The Bolivarian Revolution began in 1999, with the democratic election of Hugo Chavez. Since then Chavez has introduced socialist inspired social programs and large nationalizations. During his first years he established a strong relationship with Cuba, as well as shopping around the world for new markets for Venezuelan oil. He has created an anti-imperialist trade bloc called ALBA (Bolivarian Alternative for the Americas), trying to outmaneuver U.S free trade agreements in the region. Regarding Colombia, Chavez has repeatedly said the guerrillas are not terrorist groups, contradicting U.S. and European Union statements [although he has also suggested that armed struggle is passé in Latin America - Ed.].

Chavez has successfully worked to negotiate the release of several prisoners from FARC camps.

Venezuela has taken an active role in politically defending its regional allies including Cuba, Ecuador, Bolivia and Nicaragua — which have challenged the Colombian government in the past year.

Bolivia has fought with Colombia over the trade agreements within the CAN, the Andean trading bloc. Ecuador was virtually threatening war because of Colombia's illegal incursion last March. Nicaragua has continued its claim of the islands San Andres and Provincia, currently a possession of Colombia.

Some of Washington's policies toward the region may change with the passing of the Bush Administration, but the Obama Administration will most likely continue Bush’s program in Colombia behind the disguise of the war on drugs.

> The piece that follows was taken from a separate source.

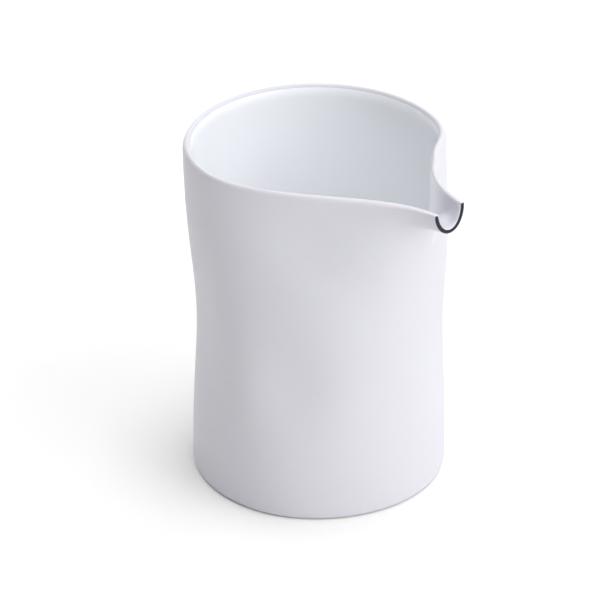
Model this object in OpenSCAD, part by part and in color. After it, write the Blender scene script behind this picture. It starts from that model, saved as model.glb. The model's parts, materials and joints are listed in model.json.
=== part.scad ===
// Porcelain pouring jug for melted wax: a thin, hand-squeezed wall with a pinched spout,
// a clear glaze on the inside and one fired dark line round the lip of the spout.
// Millimetres, +Z up, the origin in the middle of the foot, the spout along +X. The + side of
// the spout is towards +Y, on the left when seen from behind it.

/* [Overall] */
// Height from the table to the top of the rim
jug_h = 110; // [90:1:140]
// Outside radius where the wall meets the foot
base_r = 39.5; // [34:0.5:48]
// Outside radius of the rim before it is squeezed
rim_r = 40.7; // [36:0.1:48]
// Thickness of the porcelain wall
wall_t = 2.7; // [1.8:0.1:3.4]
// Thickness of the floor
floor_t = 3.2; // [2:0.2:6]
// Inside radius where the wall turns into the floor
floor_round = 6; // [3:0.5:10]
// Radius of the round edge of the foot
foot_round = 1.4; // [0.6:0.1:2]
// Height over which the inside turns over into the rim
rim_turn = 3; // [2:0.1:4]
// Height over which the outside turns over into the rim
rim_roll = 2.2; // [1.4:0.1:3]

/* [Spout] */
// Distance from the jug's middle to the tip of the spout at the height of the rim
spout_reach = 55.2; // [50:0.2:67]
// How much farther out the bottom of the mouth reaches than its two tips
mouth_belly = 0.5; // [0:0.1:3]
// Outside width of the mouth
mouth_w = 12.4; // [8:0.2:16]
// Drop from the two tips of the mouth to its bottom
mouth_depth = 7.4; // [4:0.2:9]
// How far the rim dips on its way to the mouth
mouth_dip = 0.7; // [0:0.1:2]
// Thickness of the lip of the mouth
lip_t = 1.7; // [1.2:0.1:2.4]
// Height of wall, below the rim, that is drawn out to form the spout
spout_fall = 26; // [18:0.5:36]
// Length over which the sides run nearly straight to the mouth
channel_len = 16.5; // [12:0.5:22]
// How far each side opens over that length
channel_open = 2.4; // [0:0.2:6]

/* [Squeezed wall] */
// Depth of the waist that runs right round
waist_depth = 1.5; // [0:0.1:3]
// Height of the waist
waist_z = 50; // [30:1:80]
// Height over which the waist fades out
waist_tall = 16; // [10:0.5:30]
// Depth of the flat pressed into the rim on the - side of the spout
front_flat = 6.5; // [0:0.1:7]
// Depth of the smaller flat on the + side of the spout
side_flat = 3.4; // [0:0.1:5]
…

This policy can only be believable if we ignore the fact that despite the infusion of billions of U.S. dollars cocaine production in Colombia increased 16% last year.

While the drug war is a factor, it seems clear that Washington's so-called Plan Colombia is mainly aimed at destroying the guerrilla struggle, supporting a right wing regional surrogate, and securing the goals of U.S imperialism in the region.